The Second Debate: Gender Redux

Trump entered the second debate amid an inflammatory scandal—the leaking of a video tape in which he talks in very explicit terms about how he uses his power to force himself on women (this will be the subject of a separate column). But rather than scale back his full-frontal masculinity, he amped it up. He continued to interrupt her frequently. He complained that the moderators weren’t giving him fair time, yet timers showed that he spoke for a minute more than she did (40 to her 39). He used authoritarian language (suggesting, among other threats, that she will end up in jail if he’s elected) and patronizing language (telling her more than once that he was “ashamed” of her and “disappointed” in her). He loomed behind her on stage while she spoke, employing body language that some experts and viewers read as “stalking” and attempting to establish “dominance.” Indeed, his earlier warning that Muslims should only be allowed to stay in this country if they take responsibility for reporting suspicious conduct provoked the single best debate tweet (by Moustafa Bayoumi): “I’m a Muslim, and I would like to report a crazy man threatening a woman on a stage in Missouri.”

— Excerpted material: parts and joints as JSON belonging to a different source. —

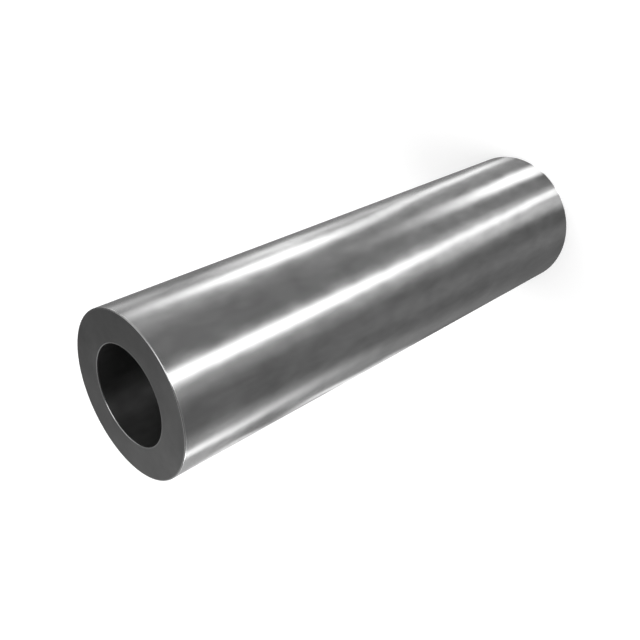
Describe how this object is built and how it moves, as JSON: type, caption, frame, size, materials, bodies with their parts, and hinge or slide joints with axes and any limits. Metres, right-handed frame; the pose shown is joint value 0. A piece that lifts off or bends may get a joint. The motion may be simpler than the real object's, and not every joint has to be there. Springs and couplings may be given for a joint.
{
  "type": "round spacer",
  "caption": "Plain round steel spacer: a straight thick-walled sleeve with a smooth through bore and square-cut ends, used to keep parts a set distance apart on a bolt or rod.",
  "frame": {"origin": "centre of the lower end face, on the axis of the bore", "axes": "+Z along the bore to the upper end face; X and Y are any two radii at right angles, because the part is round"},
  "size_m": [0.0158, 0.0158, 0.0571],
  "materials": {
    "steel": "plain bright steel, fine-turned outside, faced ends, darker reamed bore"
  },
  "bodies": {
    "root": {"spacer": "steel"}
  },
  "joints": []
}
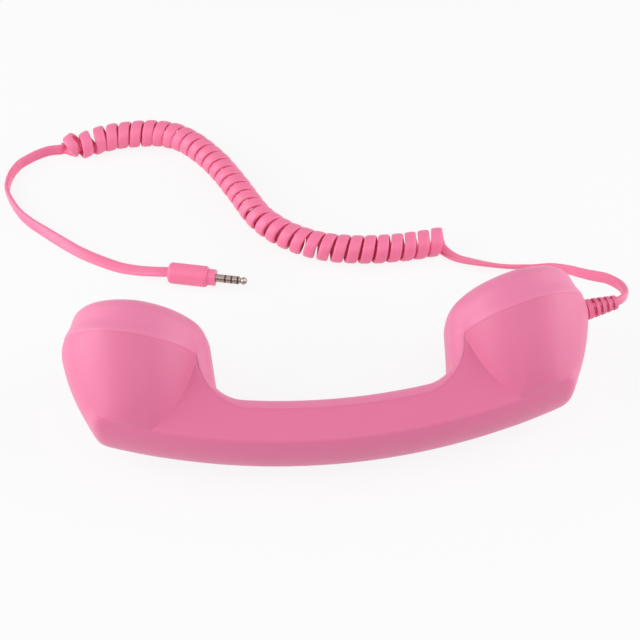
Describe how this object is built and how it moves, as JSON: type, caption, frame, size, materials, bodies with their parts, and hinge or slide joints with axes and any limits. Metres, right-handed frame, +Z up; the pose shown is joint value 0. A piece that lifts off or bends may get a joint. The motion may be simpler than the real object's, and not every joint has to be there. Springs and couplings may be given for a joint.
{
  "type": "telephone handset with jack plug",
  "caption": "Retro telephone handset with a coiled flat cord and a four-pole jack plug, for use with a mobile phone; inner answer button slides in.",
  "frame": {"origin": "centre of the handset's footprint, on the surface it lies on", "axes": "+Z up; the handset lies on its side, +X along its length toward the mouthpiece and the cord's exit, +Y toward the cup faces"},
  "size_m": [0.2658, 0.2102, 0.0566],
  "materials": {
    "shell_outer": "soft-touch satin, pink",
    "shell_inner": "soft-touch satin, pink",
    "button": "satin, light pink",
    "cord": "smooth soft PVC, bright pink",
    "contact": "polished nickel plate",
    "insulator": "black",
    "steel": "zinc plated",
    "board": "green solder mask",
    "black_plastic": "matt black",
    "black_rubber": "matt",
    "pink_rubber": "matt, pink",
    "mesh_cloth": "fine black acoustic cloth",
    "paper": "pressed film",
    "magnet": "nickel plate",
    "wire_red": "PVC",
    "wire_blue": "PVC",
    "wire_black": "PVC"
  },
  "bodies": {
    "handset": {"outer_shell": "shell_outer", "inner_shell": "shell_inner", "button_spring": "steel", "switch_board": "board", "tact_switch": "black_plastic", "board_screws": "steel", "handle_weight": "steel", "weight_screws": "steel", "shell_screws": "steel", "screw_plugs": "pink_rubber", "ear_screen": "mesh_cloth", "speaker_gasket": "black_rubber", "speaker_frame": "black_plastic", "speaker_cone": "paper", "speaker_magnet": "magnet", "speaker_clamp": "steel", "speaker_screws": "steel", "mouth_screen": "mesh_cloth", "mic_boot": "black_rubber", "microphone": "magnet", "ear_wires": "wire_red", "mic_wires": "wire_blue", "button_wires": "wire_black", "cord_clamp": "steel", "clamp_screws": "steel", "strain_relief": "cord", "exit_lead": "cord", "cord_coil": "cord", "plug_lead": "cord", "plug_body": "cord", "plug_collar": "cord", "jack_sleeve": "contact", "jack_ring_2": "contact", "jack_ring_1": "contact", "jack_tip": "contact", "jack_insulators": "insulator"},
    "button": {"answer_button": "button"}
  },
  "joints": [
    {"name": "button_press", "type": "slide", "parent": "handset", "child": "button", "axis": [0, -0.9455, -0.3256], "range_m": [0, 0.0008], "stiffness_N_per_m": 600, "springref_m": -0.001, "deforming": ["button_spring"]}
  ]
}
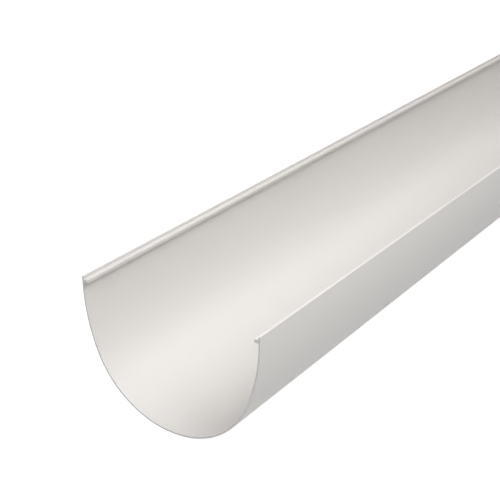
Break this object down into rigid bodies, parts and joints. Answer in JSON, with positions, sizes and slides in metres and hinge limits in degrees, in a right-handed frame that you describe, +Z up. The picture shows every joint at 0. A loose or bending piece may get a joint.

When asked about the video in which he appeared both to condone and brag about sexual assault, he dismissed it as “locker room talk” and repeated his claim that no one respects women like he does. It is a sign of how despicable people deemed his behavior that the comparison seemed demeaning to locker rooms. That rationalization and trivialization prompted many professional athletes to counter that “no one talks like Trump in locker rooms.”

Conclusion

The unique dynamic in the Clinton/Trump race is that for the first time in U.S. history, a woman is the nominee of one of the two major political parties. We thus shouldn’t be surprised to see gender at the fore. The quest for the highest office will raise questions for some about whether women are suitable political leaders; that’s a new twist on the usual contest over which of two men is the more manly (read: suitable) candidate.

The fact that Hillary is female does not mean that she can’t be criticized—she’s running for president and deserves to be scrutinized, fact-checked, and refuted like anyone else in her position. But perhaps we could try to leave gender out of it, which might, given the freedom and fluidity with which we all traffic in sex stereotypes, take some conscious effort. The Academe Blog offers a helpful guide to criticizing Hillary Clinton without, in the blog’s words, “being a sexist jerk.” Ceasing all talk about the octave of her voice would be a good start.

That commentators had to assess whether Clinton finally got “gender” right or found the right balance between power/authority and likeability shows the continuing salience of gender—and gender bias—in political campaigns and in public opinion about political leadership. But maybe there’s hope in the fact that when Donald Trump claimed “I am a gentleman,” the audience, who had been instructed to remain completely silent throughout the second debate, burst into laughter.